The Fast & The Fugitive

 

Before the development of synthetic dyes, coloring matter was often categorized as either "fast" or "fugitive." Although the solidity of the bond between the dye and fibers of the fabric was at the center of this classification, the standards of permanence were different than those that emerged in the twentieth century.

While fugitive dyes did not attach themselves well to fabric, fast dyes reached high prices as they had the ability to resist sunlight, washing and aging.(1)  This was found in blue of indigo and cochineal (red) dyes.

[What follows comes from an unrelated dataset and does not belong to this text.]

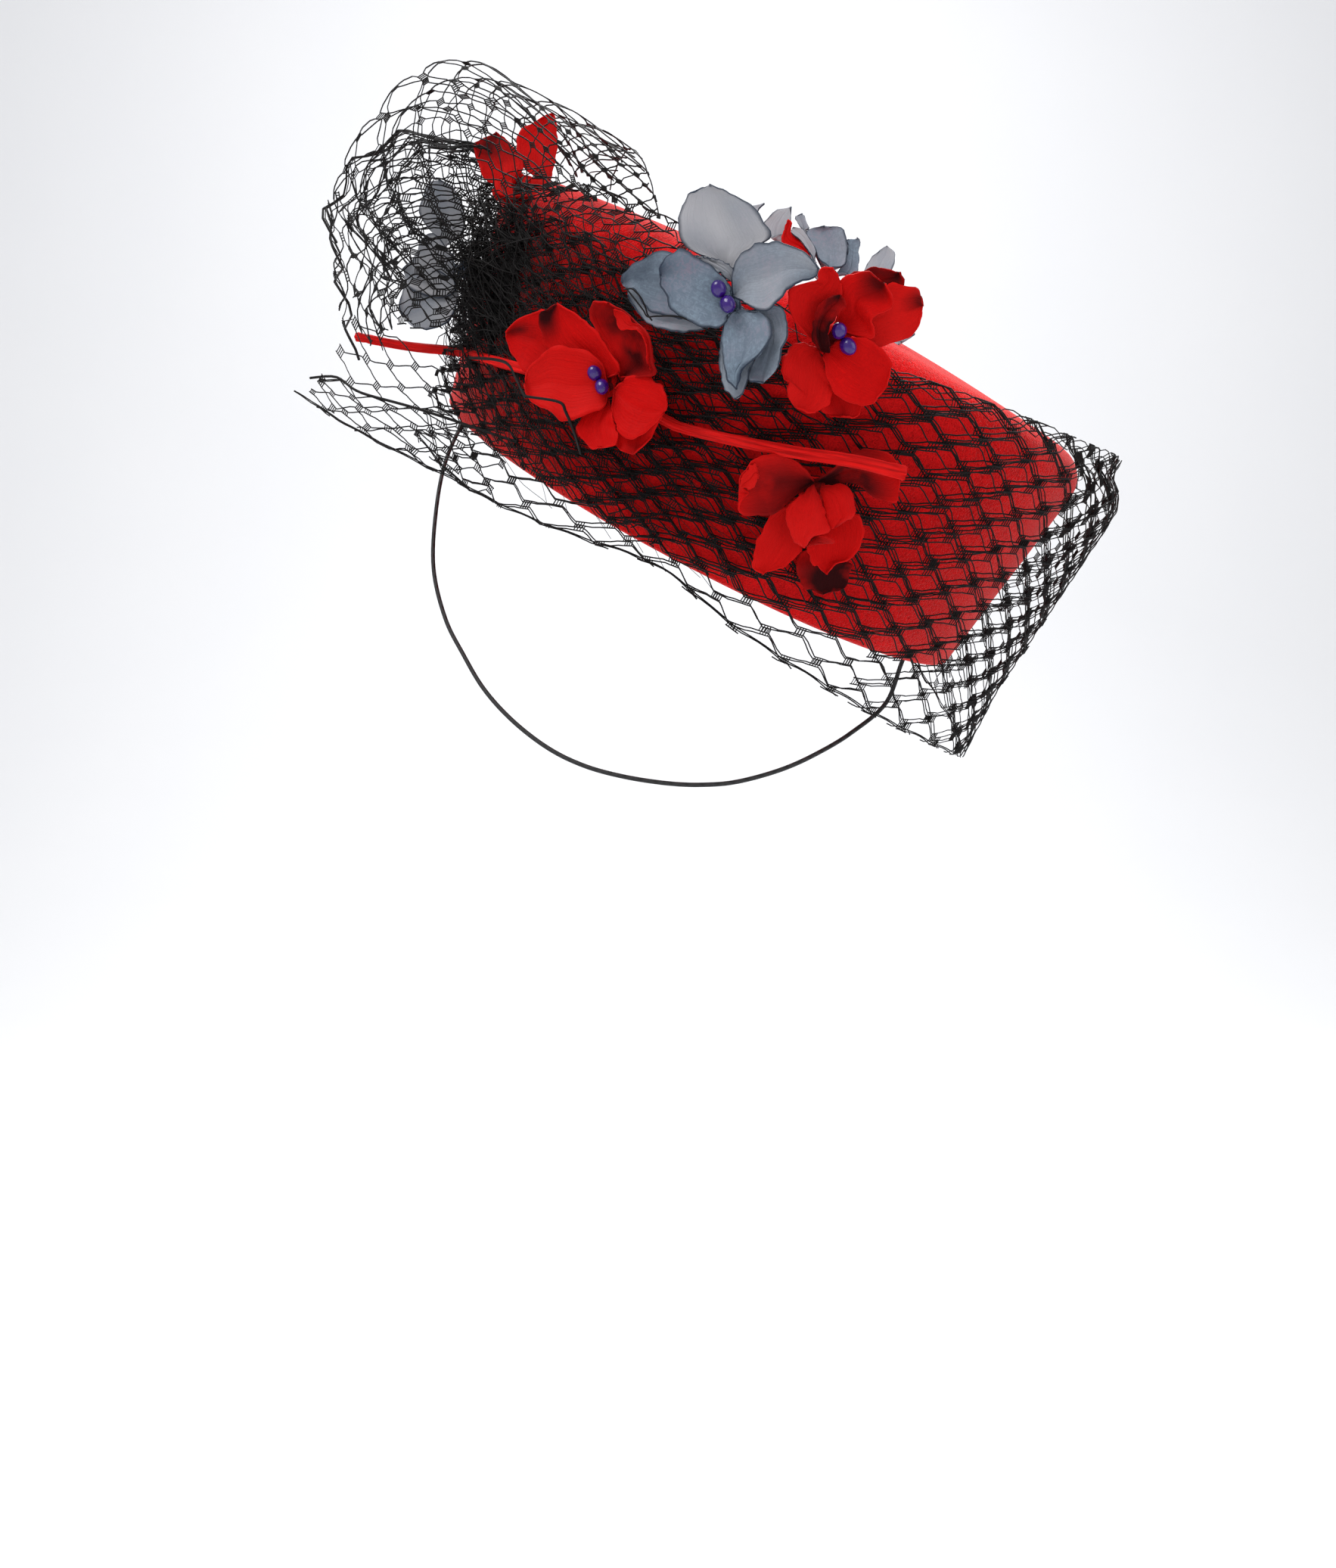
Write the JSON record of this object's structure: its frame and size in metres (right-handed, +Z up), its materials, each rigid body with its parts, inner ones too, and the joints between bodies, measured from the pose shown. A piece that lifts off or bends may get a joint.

Until the introduction of indigo to Europe in the seventeenth century, both were international trade goods, which added to their price.(2)  While cochineal required the use of a tin salt solution as a mordant-—a chemical that fixes a dye to form an insoluble compound—to become colorfast, indigo did not.(3)  This advantage led to indigo's common use in calico printing.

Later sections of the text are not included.